Museo Chileno de Arte Precolombino

Native peoples > Selk’nam


Organización Social

Tierra del Fuego’s Isla Grande was divided into haruwen (territories), each occupied by an extended family group. Selk’nam society was organized around four basic social institutions. The first was concerned with territories called “skies” or shó´on. These were: North, South, and West (the fourth, the East, was occupied by a different group, the Haush). Each individual was identified by his or her territory of birth or residence (shó´on). The Selk’nam concept of shó´on was an organizing principle with great social and ceremonial significance, as it defined the main exogamous entities: individuals belonged to their father’s shó´on and could not marry within that group, whether blood relations or not.
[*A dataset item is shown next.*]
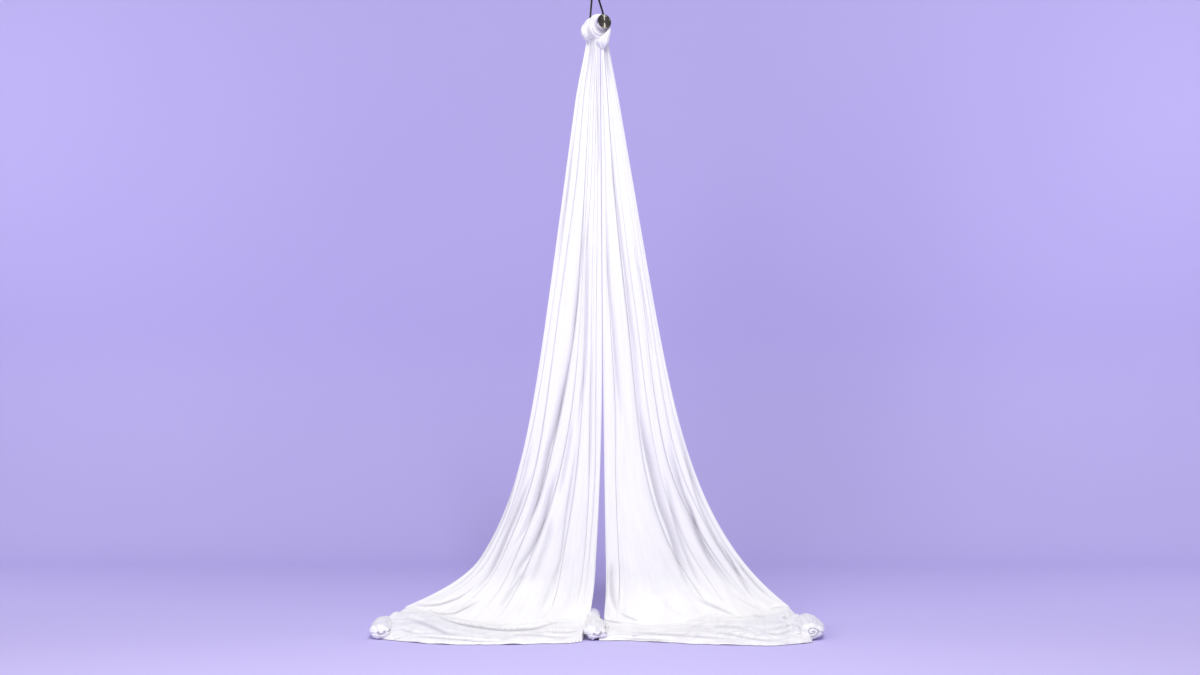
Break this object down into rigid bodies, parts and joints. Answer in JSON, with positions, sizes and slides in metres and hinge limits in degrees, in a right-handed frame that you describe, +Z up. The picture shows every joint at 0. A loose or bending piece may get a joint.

Kinship relations were bilateral and included all blood relatives up to the third and fourth generation. This organization configured community life and regulated the selection of spouses, who could not be blood relatives. Exceptions were made in special cases; for instance, a man could marry the daughter of his mother’s brother. The Selk’nam also had lineages, which were patrilineal and patrilocal and included all relatives living in the same haruwen. The final institution was the aska, which included the immediate family and close relatives. Askas were numerous, as polygamy was common and each wife bore an average of five children. In general, families migrated within their own haruwen, moving outside of this sphere only on rare occasions, such as for a whale beaching, bird hunting, the Hain initiation ceremony, and sports tournaments. Selk’nam society had no official governing bodies, but adults wielded a natural authority over young people. Selk’nam society could be described as egalitarian and individualist, as each person followed his or her own interests or those of the lineage. There was no system of tributes or gifts, and the people did not accumulate wealth. However, haruwens did differ in size and wealth and the sexual division of labor was not equal. Certain individuals who performed certain roles in Selk’nam society were given higher social status. The Xo´on (shamans) played a major role in all social arenas, having functions related to the hunt, war, curing the sick, and ensuring subsistence, among other concerns.